Every line from the line containing "What parts and" through the final line below is to be repeated exactly; no other line is.

[Records that describe objects]
::::::::

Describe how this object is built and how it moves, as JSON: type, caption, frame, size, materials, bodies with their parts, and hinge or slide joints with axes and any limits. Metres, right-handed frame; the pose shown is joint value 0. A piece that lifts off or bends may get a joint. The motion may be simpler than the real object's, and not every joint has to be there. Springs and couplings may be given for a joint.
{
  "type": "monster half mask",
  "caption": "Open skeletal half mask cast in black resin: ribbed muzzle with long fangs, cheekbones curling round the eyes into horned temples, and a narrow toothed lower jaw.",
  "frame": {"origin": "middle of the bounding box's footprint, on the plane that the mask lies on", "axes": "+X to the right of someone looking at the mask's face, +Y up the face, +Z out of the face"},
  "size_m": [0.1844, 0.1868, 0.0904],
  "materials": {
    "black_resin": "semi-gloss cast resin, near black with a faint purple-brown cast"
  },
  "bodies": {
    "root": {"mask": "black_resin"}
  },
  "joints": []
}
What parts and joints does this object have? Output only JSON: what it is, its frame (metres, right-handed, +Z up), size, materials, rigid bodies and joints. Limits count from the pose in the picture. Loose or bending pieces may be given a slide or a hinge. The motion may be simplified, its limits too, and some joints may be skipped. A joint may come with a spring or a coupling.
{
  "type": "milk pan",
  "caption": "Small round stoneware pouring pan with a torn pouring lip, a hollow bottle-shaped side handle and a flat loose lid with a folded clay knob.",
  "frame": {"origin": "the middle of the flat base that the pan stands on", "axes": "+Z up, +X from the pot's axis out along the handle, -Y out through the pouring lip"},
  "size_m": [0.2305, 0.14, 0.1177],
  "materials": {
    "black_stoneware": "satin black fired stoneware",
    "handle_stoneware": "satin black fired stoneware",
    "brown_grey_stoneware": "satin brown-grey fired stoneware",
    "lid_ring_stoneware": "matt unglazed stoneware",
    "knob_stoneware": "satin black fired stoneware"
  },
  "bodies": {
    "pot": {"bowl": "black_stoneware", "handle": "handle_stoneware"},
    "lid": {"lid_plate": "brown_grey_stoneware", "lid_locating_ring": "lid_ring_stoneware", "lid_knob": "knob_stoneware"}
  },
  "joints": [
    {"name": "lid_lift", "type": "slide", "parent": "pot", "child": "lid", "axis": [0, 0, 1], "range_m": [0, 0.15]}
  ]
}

::::::::

## [Reply to the exercise]
What parts and joints does this object have? Output only JSON: what it is, its frame (metres, right-handed, +Z up), size, materials, rigid bodies and joints. Limits count from the pose in the picture. Loose or bending pieces may be given a slide or a hinge. The motion may be simplified, its limits too, and some joints may be skipped. A joint may come with a spring or a coupling.
{
  "type": "milk pan",
  "caption": "Small round stoneware pouring pan with a torn pouring lip, a hollow bottle-shaped side handle and a flat loose lid with a folded clay knob.",
  "frame": {"origin": "the middle of the flat base that the pan stands on", "axes": "+Z up, +X from the pot's axis out along the handle, -Y out through the pouring lip"},
  "size_m": [0.2305, 0.14, 0.1177],
  "materials": {
    "black_stoneware": "satin black fired stoneware",
    "handle_stoneware": "satin black fired stoneware",
    "brown_grey_stoneware": "satin brown-grey fired stoneware",
    "lid_ring_stoneware": "matt unglazed stoneware",
    "knob_stoneware": "satin black fired stoneware"
  },
  "bodies": {
    "pot": {"bowl": "black_stoneware", "handle": "handle_stoneware"},
    "lid": {"lid_plate": "brown_grey_stoneware", "lid_locating_ring": "lid_ring_stoneware", "lid_knob": "knob_stoneware"}
  },
  "joints": [
    {"name": "lid_lift", "type": "slide", "parent": "pot", "child": "lid", "axis": [0, 0, 1], "range_m": [0, 0.15]}
  ]
}